§ **TASK REQUIREMENTS**:
Starting with the line that contains "point = shown.matrix_world" and stopping after the line that contains "np.array(ways, float) for", output every line exactly as it stands.

§ **DATA SHOWN**:
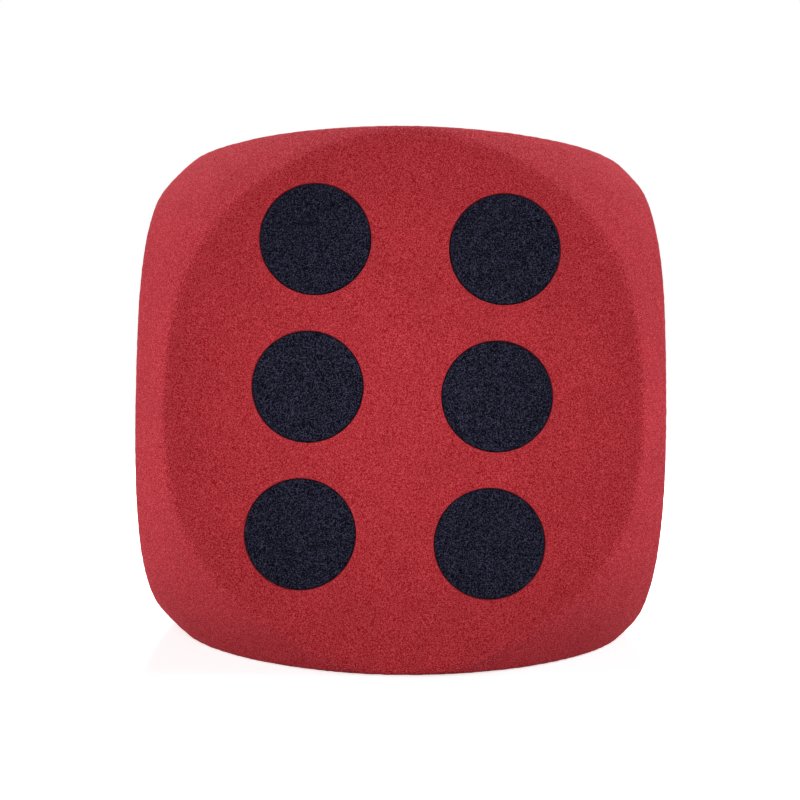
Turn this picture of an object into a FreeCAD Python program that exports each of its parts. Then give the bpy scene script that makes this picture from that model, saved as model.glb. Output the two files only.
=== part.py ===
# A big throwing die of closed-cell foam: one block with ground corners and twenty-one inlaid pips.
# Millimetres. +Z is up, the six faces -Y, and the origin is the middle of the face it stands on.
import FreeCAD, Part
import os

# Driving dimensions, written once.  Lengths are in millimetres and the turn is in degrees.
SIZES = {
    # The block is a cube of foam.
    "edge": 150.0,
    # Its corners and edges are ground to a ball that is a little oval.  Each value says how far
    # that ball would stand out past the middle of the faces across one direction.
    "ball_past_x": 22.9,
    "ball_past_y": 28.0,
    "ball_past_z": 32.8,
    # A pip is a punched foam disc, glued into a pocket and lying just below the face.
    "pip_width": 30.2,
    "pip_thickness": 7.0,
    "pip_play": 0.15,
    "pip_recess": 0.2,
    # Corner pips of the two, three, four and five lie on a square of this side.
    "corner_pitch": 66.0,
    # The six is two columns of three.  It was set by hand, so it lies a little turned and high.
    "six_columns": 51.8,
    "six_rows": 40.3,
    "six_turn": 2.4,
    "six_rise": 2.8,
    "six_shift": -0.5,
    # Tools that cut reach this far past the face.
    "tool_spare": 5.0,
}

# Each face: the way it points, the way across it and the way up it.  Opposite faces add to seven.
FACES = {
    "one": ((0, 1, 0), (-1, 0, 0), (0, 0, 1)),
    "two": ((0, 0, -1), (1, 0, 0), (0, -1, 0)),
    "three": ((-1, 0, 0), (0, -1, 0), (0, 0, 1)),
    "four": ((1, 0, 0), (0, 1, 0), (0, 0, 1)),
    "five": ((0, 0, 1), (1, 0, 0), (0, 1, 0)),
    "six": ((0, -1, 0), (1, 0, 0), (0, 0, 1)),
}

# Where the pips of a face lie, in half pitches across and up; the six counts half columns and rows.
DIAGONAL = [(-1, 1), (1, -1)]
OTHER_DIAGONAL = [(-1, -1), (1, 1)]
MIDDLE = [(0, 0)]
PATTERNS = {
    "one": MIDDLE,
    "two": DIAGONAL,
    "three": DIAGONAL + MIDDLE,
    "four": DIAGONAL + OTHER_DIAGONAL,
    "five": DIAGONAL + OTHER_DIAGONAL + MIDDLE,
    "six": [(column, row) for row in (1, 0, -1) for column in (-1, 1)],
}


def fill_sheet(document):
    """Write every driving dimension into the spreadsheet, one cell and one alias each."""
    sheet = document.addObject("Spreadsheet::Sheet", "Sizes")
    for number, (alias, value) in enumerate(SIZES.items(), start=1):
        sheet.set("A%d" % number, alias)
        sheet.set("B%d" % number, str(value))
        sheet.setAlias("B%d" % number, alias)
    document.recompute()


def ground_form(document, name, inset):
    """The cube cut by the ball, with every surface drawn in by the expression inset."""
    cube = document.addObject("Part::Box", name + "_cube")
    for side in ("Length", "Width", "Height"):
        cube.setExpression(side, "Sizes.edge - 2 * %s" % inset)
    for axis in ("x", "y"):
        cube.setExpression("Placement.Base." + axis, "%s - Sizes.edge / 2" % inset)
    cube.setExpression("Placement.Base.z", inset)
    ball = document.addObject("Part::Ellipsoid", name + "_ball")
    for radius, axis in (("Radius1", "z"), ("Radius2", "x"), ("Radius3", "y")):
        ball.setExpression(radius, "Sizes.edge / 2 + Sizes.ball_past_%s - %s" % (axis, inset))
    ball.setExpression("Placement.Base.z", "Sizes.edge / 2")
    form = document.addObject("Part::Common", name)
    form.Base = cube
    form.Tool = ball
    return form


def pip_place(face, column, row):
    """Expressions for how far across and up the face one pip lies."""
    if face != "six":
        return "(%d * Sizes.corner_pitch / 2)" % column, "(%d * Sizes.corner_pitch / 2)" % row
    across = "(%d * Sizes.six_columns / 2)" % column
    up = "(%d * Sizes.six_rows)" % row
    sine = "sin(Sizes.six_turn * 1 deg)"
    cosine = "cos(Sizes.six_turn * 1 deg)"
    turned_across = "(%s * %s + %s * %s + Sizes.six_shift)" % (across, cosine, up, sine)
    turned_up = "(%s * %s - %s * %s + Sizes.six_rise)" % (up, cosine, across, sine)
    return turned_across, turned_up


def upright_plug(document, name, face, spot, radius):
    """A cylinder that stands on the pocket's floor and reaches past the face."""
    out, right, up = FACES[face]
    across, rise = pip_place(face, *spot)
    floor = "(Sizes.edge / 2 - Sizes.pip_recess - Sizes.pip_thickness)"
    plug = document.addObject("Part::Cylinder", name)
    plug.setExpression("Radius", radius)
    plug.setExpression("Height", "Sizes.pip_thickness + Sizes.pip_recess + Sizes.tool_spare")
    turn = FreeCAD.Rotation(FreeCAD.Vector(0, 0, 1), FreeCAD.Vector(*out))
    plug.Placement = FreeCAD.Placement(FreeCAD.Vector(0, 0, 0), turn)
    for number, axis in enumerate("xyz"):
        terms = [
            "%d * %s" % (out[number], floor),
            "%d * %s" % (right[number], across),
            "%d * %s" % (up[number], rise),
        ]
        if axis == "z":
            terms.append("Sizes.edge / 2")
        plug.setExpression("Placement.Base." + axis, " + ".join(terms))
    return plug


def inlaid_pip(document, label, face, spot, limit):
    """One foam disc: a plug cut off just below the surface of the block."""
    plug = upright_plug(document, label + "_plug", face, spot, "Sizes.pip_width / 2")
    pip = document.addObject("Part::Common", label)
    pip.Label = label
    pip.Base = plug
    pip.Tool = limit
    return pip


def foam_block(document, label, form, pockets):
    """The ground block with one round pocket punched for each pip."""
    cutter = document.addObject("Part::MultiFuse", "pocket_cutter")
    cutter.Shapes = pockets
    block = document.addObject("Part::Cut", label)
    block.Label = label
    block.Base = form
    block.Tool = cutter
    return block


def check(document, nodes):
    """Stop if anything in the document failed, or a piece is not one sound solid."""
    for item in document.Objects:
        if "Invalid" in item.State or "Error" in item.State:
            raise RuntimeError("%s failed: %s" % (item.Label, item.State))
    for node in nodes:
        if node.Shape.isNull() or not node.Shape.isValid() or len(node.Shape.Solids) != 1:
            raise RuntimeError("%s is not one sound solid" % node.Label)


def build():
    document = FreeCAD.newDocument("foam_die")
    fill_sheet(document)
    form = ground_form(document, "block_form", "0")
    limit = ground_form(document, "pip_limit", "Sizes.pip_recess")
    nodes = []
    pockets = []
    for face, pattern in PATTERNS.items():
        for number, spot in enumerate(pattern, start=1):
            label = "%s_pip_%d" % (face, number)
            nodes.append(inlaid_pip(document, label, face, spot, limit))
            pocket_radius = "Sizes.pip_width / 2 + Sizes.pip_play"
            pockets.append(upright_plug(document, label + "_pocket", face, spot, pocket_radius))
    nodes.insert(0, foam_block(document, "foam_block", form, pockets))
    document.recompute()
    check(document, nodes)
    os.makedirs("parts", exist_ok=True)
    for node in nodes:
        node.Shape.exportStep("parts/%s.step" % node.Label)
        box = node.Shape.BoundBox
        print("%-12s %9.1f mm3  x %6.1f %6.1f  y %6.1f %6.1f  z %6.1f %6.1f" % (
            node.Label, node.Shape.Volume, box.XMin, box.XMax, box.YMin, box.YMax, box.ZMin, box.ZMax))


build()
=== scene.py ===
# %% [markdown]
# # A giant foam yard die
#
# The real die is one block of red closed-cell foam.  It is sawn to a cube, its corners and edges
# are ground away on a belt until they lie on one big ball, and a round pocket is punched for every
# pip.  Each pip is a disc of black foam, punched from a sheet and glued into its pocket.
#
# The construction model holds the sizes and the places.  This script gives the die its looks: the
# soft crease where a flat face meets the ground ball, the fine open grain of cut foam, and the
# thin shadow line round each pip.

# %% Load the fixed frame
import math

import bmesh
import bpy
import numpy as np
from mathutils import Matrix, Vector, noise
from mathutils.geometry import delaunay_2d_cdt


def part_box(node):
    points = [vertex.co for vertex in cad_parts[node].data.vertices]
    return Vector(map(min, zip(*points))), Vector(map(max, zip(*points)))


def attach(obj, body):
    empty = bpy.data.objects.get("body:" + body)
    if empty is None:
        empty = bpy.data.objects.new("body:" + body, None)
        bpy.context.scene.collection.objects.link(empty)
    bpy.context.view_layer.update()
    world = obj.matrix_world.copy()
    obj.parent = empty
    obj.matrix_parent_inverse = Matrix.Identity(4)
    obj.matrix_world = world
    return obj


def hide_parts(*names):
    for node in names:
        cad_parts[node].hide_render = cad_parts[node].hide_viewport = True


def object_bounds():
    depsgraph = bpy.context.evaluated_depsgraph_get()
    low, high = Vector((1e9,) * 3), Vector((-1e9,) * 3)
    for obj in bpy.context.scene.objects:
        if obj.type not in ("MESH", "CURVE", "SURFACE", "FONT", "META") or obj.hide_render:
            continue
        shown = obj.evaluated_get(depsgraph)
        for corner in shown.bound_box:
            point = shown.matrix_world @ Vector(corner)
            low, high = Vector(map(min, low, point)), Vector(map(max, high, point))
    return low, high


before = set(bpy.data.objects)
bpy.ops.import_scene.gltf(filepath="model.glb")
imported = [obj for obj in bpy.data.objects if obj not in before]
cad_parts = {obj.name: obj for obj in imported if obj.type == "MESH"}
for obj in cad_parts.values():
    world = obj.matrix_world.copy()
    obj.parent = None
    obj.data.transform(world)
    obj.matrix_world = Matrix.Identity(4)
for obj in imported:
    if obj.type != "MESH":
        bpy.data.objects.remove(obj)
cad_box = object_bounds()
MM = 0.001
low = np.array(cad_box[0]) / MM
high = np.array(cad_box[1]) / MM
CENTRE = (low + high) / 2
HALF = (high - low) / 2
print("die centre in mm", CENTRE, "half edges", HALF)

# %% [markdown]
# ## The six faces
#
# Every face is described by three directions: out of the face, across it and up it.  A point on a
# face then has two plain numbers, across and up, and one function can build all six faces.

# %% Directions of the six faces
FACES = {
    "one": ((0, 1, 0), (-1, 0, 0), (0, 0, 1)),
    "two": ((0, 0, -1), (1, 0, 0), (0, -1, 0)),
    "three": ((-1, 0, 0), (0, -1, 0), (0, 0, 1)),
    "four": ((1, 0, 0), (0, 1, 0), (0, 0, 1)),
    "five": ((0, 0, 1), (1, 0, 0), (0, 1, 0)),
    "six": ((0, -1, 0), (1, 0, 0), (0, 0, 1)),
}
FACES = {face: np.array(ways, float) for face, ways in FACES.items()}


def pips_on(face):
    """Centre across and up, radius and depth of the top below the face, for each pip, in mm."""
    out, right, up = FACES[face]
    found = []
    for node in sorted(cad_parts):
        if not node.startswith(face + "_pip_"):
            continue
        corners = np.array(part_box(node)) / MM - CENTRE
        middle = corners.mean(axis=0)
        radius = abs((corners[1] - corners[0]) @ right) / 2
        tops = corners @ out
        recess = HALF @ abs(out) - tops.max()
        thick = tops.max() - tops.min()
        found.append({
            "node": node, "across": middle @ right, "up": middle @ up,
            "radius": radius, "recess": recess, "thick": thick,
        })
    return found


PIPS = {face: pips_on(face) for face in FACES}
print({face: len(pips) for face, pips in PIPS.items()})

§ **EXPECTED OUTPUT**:
            point = shown.matrix_world @ Vector(corner)
            low, high = Vector(map(min, low, point)), Vector(map(max, high, point))
    return low, high


before = set(bpy.data.objects)
bpy.ops.import_scene.gltf(filepath="model.glb")
imported = [obj for obj in bpy.data.objects if obj not in before]
cad_parts = {obj.name: obj for obj in imported if obj.type == "MESH"}
for obj in cad_parts.values():
    world = obj.matrix_world.copy()
    obj.parent = None
    obj.data.transform(world)
    obj.matrix_world = Matrix.Identity(4)
for obj in imported:
    if obj.type != "MESH":
        bpy.data.objects.remove(obj)
cad_box = object_bounds()
MM = 0.001
low = np.array(cad_box[0]) / MM
high = np.array(cad_box[1]) / MM
CENTRE = (low + high) / 2
HALF = (high - low) / 2
print("die centre in mm", CENTRE, "half edges", HALF)

# %% [markdown]
# ## The six faces
#
# Every face is described by three directions: out of the face, across it and up it.  A point on a
# face then has two plain numbers, across and up, and one function can build all six faces.

# %% Directions of the six faces
FACES = {
    "one": ((0, 1, 0), (-1, 0, 0), (0, 0, 1)),
    "two": ((0, 0, -1), (1, 0, 0), (0, -1, 0)),
    "three": ((-1, 0, 0), (0, -1, 0), (0, 0, 1)),
    "four": ((1, 0, 0), (0, 1, 0), (0, 0, 1)),
    "five": ((0, 0, 1), (1, 0, 0), (0, 1, 0)),
    "six": ((0, -1, 0), (1, 0, 0), (0, 0, 1)),
}
FACES = {face: np.array(ways, float) for face, ways in FACES.items()}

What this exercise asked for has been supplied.